Problem to solve>
Write every record out again exactly as given.

Records from a data collection
--- begin ---

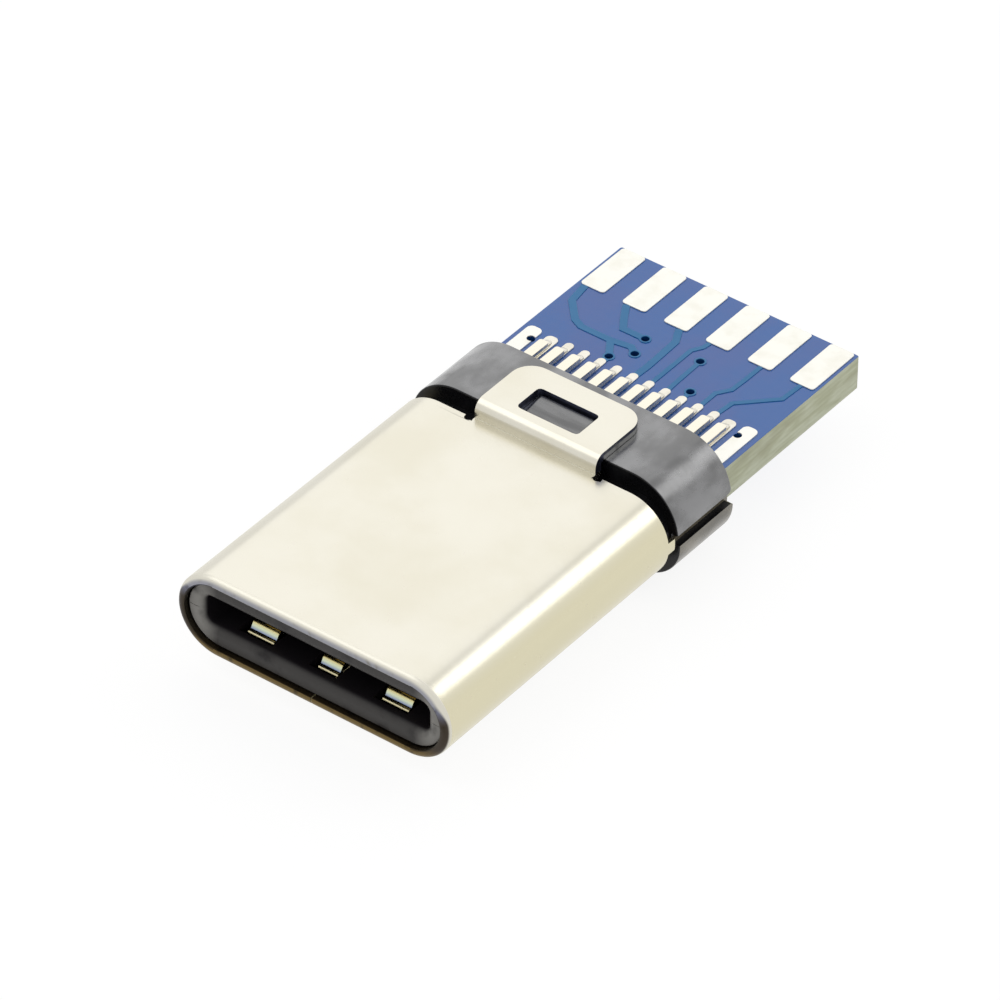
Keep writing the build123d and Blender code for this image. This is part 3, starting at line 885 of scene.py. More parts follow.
    def draw_along(self, route: Sequence[Span], radii: Sequence[float], steps: int) -> None:
        """Draw the selected edges along a route of straight runs, with a bend at each inner point.

        Args:
            route: The route's points as (y, z), from where the edges are.
            radii: The radius of the bend at each inner point.
            steps: How many faces each bend has.
        """
        points = [Vector((0.0, y, z)) for y, z in route]
        start = points[0]
        for before, corner, after, radius in zip(points, points[1:], points[2:], radii):
            arriving, leaving = (corner - before).normalized(), (after - corner).normalized()
            turn = arriving.angle(leaving)
            inset = radius * math.tan(turn / 2)
            bend_start = corner - inset * arriving
            self.extrude_edges(bend_start - start)
            hinge = arriving.cross(leaving).normalized()
            centre = bend_start + radius * hinge.cross(arriving)
            bpy.ops.mesh.spin(steps=steps, angle=-turn, center=centre, axis=hinge)
            start = corner + inset * leaving
        self.extrude_edges(points[-1] - start)

    def merge(self) -> None:
        """Merge the vertices that lie on each other."""
        bpy.ops.mesh.select_all(action="SELECT")
        bpy.ops.mesh.remove_doubles(threshold=MERGE_WITHIN)

    def face_outwards(self) -> None:
        """Merge the piece, and turn its faces outwards."""
        self.edit()
        self.merge()
        bpy.ops.mesh.normals_make_consistent(inside=False)
        leave_edit_mode()

    def modify(self, kind: str, **settings: Any) -> None:
        """Add a modifier and apply it.

        Args:
            kind: The modifier's type.
            settings: The modifier's properties.
        """
        leave_edit_mode()
        make_active(self.thing)
        modifier = self.thing.modifiers.new(kind.title(), kind)
        for name, value in settings.items():
            setattr(modifier, name, value)
        bpy.ops.object.modifier_apply(modifier=modifier.name)

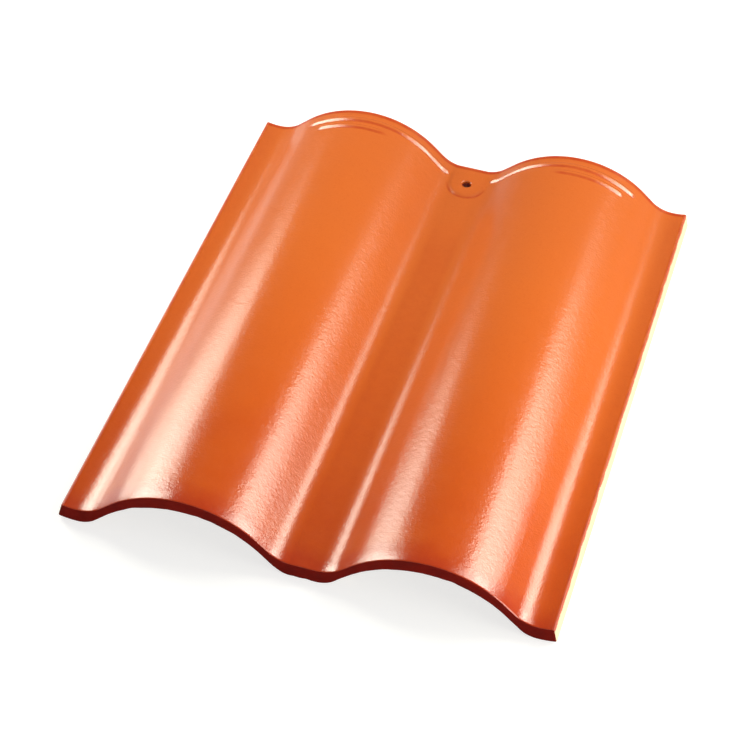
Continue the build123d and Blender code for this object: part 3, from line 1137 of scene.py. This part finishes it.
# Name, middle, the way it faces, its long direction, size across and along, and radiance
LAMPS = [
    ("left_near", (-0.70, 0.309, 0.478), (1, 0, 0), LEFT_ALONG, (0.225, 0.76), 2.6),
    ("left_far", (-0.70, 0.471, 0.322), (1, 0, 0), LEFT_ALONG, (0.225, 0.76), 5.5),
    ("left_low", (-0.70, 0.42, 0.13), (1, 0, 0), (0, 1, 0), (0.20, 0.30), 0.5),
    ("right_near", (0.70, 0.548, 0.857), (-1, 0, 0), RIGHT_ALONG, (0.21, 1.07), 9.0),
    ("right_far", (0.70, 0.692, 0.703), (-1, 0, 0), RIGHT_ALONG, (0.21, 1.07), 6.2),
    ("left_strip", (-0.76, 0.32, 0.60), (0.78, -0.15, -0.61), (0.66, -0.15, 0.73), (0.32, 0.55), 9.0),
    ("right_strip", (0.61, 0.24, 0.78), (-0.60, -0.05, -0.80), (-0.80, -0.03, 0.60), (0.32, 0.50), 6.6),
    ("front_fill", (0, -1.00, 0.20), (0, 1, -0.15), (1, 0, 0), (0.90, 0.30), 3.0),
    ("side_fill", (0.75, -0.25, 0.25), (-1, 0.2, -0.1), (0, 1, 0), (0.40, 0.50), 7.2),
]


def softbox(name, centre, facing, along, size, radiance):
    """A flat soft lamp that the camera doesn't see.

    Power is radiance times area times pi, so a larger box of the same radiance lights more.
    """
    data = bpy.data.lights.new(name, "AREA")
    data.shape = "RECTANGLE"
    data.size, data.size_y = size
    data.energy = radiance * math.pi * size[0] * size[1]
    data.color = LAMP_COLOUR
    back = -Vector(facing).normalized()
    across = Vector(along).cross(back).normalized()
    axes = Matrix((across, back.cross(across), back)).transposed()
    made = bpy.data.objects.new(name, data)
    made.matrix_world = Matrix.Translation(centre) @ axes.to_4x4()
    made.visible_camera = False
    bpy.context.scene.collection.objects.link(made)
    return data.energy


powers = [softbox(*lamp) for lamp in LAMPS]
print(len(powers), "softboxes, together", round(sum(powers), 2), "W")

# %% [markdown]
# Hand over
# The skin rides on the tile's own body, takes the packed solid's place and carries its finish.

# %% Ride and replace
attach(tile, "root")
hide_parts("roof_tile")
bpy.context.scene.view_settings.view_transform = "Standard"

--- end ---

Expected answer>
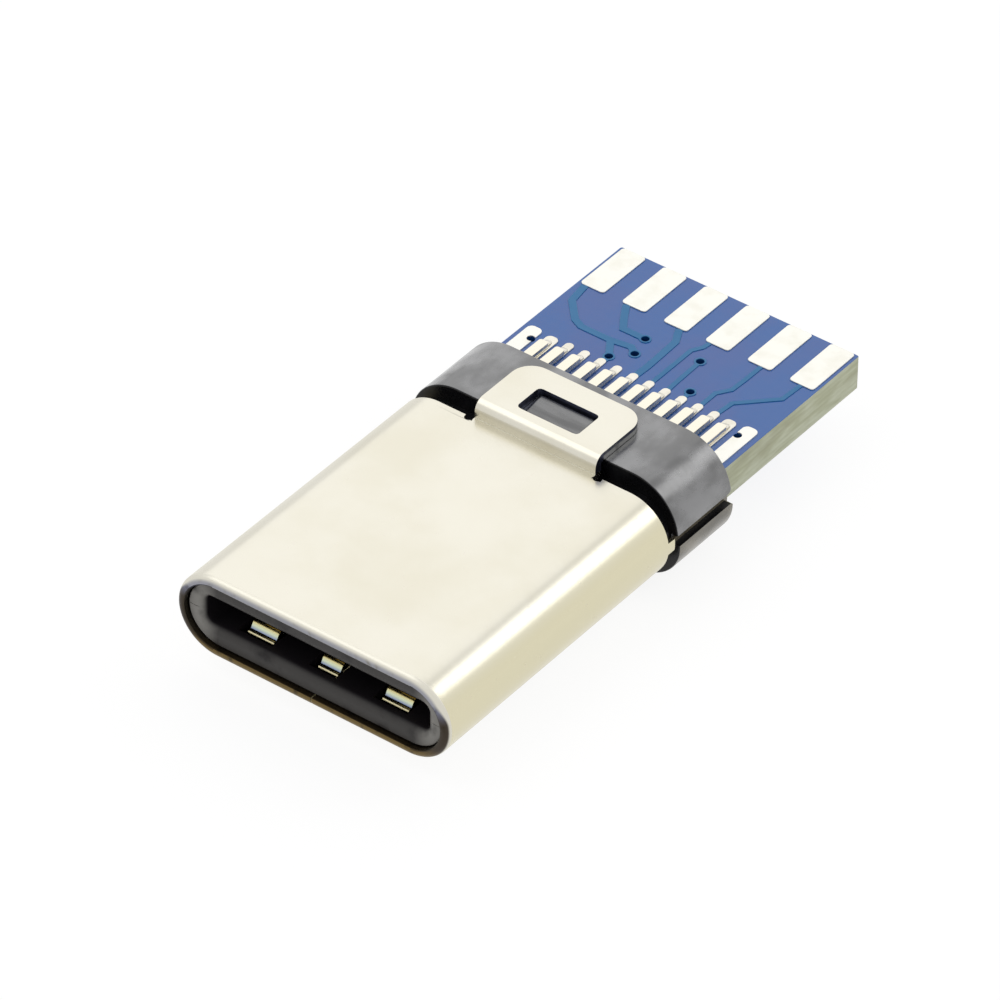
Keep writing the build123d and Blender code for this image. This is part 3, starting at line 885 of scene.py. More parts follow.
    def draw_along(self, route: Sequence[Span], radii: Sequence[float], steps: int) -> None:
        """Draw the selected edges along a route of straight runs, with a bend at each inner point.

        Args:
            route: The route's points as (y, z), from where the edges are.
            radii: The radius of the bend at each inner point.
            steps: How many faces each bend has.
        """
        points = [Vector((0.0, y, z)) for y, z in route]
        start = points[0]
        for before, corner, after, radius in zip(points, points[1:], points[2:], radii):
            arriving, leaving = (corner - before).normalized(), (after - corner).normalized()
            turn = arriving.angle(leaving)
            inset = radius * math.tan(turn / 2)
            bend_start = corner - inset * arriving
            self.extrude_edges(bend_start - start)
            hinge = arriving.cross(leaving).normalized()
            centre = bend_start + radius * hinge.cross(arriving)
            bpy.ops.mesh.spin(steps=steps, angle=-turn, center=centre, axis=hinge)
            start = corner + inset * leaving
        self.extrude_edges(points[-1] - start)

    def merge(self) -> None:
        """Merge the vertices that lie on each other."""
        bpy.ops.mesh.select_all(action="SELECT")
        bpy.ops.mesh.remove_doubles(threshold=MERGE_WITHIN)

    def face_outwards(self) -> None:
        """Merge the piece, and turn its faces outwards."""
        self.edit()
        self.merge()
        bpy.ops.mesh.normals_make_consistent(inside=False)
        leave_edit_mode()

    def modify(self, kind: str, **settings: Any) -> None:
        """Add a modifier and apply it.

        Args:
            kind: The modifier's type.
            settings: The modifier's properties.
        """
        leave_edit_mode()
        make_active(self.thing)
        modifier = self.thing.modifiers.new(kind.title(), kind)
        for name, value in settings.items():
            setattr(modifier, name, value)
        bpy.ops.object.modifier_apply(modifier=modifier.name)

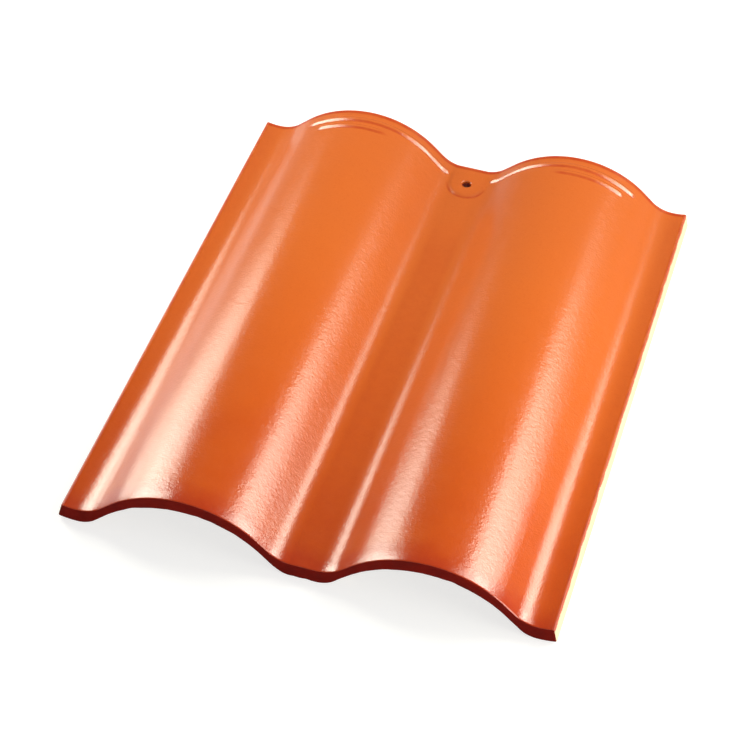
Continue the build123d and Blender code for this object: part 3, from line 1137 of scene.py. This part finishes it.
# Name, middle, the way it faces, its long direction, size across and along, and radiance
LAMPS = [
    ("left_near", (-0.70, 0.309, 0.478), (1, 0, 0), LEFT_ALONG, (0.225, 0.76), 2.6),
    ("left_far", (-0.70, 0.471, 0.322), (1, 0, 0), LEFT_ALONG, (0.225, 0.76), 5.5),
    ("left_low", (-0.70, 0.42, 0.13), (1, 0, 0), (0, 1, 0), (0.20, 0.30), 0.5),
    ("right_near", (0.70, 0.548, 0.857), (-1, 0, 0), RIGHT_ALONG, (0.21, 1.07), 9.0),
    ("right_far", (0.70, 0.692, 0.703), (-1, 0, 0), RIGHT_ALONG, (0.21, 1.07), 6.2),
    ("left_strip", (-0.76, 0.32, 0.60), (0.78, -0.15, -0.61), (0.66, -0.15, 0.73), (0.32, 0.55), 9.0),
    ("right_strip", (0.61, 0.24, 0.78), (-0.60, -0.05, -0.80), (-0.80, -0.03, 0.60), (0.32, 0.50), 6.6),
    ("front_fill", (0, -1.00, 0.20), (0, 1, -0.15), (1, 0, 0), (0.90, 0.30), 3.0),
    ("side_fill", (0.75, -0.25, 0.25), (-1, 0.2, -0.1), (0, 1, 0), (0.40, 0.50), 7.2),
]


def softbox(name, centre, facing, along, size, radiance):
    """A flat soft lamp that the camera doesn't see.

    Power is radiance times area times pi, so a larger box of the same radiance lights more.
    """
    data = bpy.data.lights.new(name, "AREA")
    data.shape = "RECTANGLE"
    data.size, data.size_y = size
    data.energy = radiance * math.pi * size[0] * size[1]
    data.color = LAMP_COLOUR
    back = -Vector(facing).normalized()
    across = Vector(along).cross(back).normalized()
    axes = Matrix((across, back.cross(across), back)).transposed()
    made = bpy.data.objects.new(name, data)
    made.matrix_world = Matrix.Translation(centre) @ axes.to_4x4()
    made.visible_camera = False
    bpy.context.scene.collection.objects.link(made)
    return data.energy


powers = [softbox(*lamp) for lamp in LAMPS]
print(len(powers), "softboxes, together", round(sum(powers), 2), "W")

# %% [markdown]
# Hand over
# The skin rides on the tile's own body, takes the packed solid's place and carries its finish.

# %% Ride and replace
attach(tile, "root")
hide_parts("roof_tile")
bpy.context.scene.view_settings.view_transform = "Standard"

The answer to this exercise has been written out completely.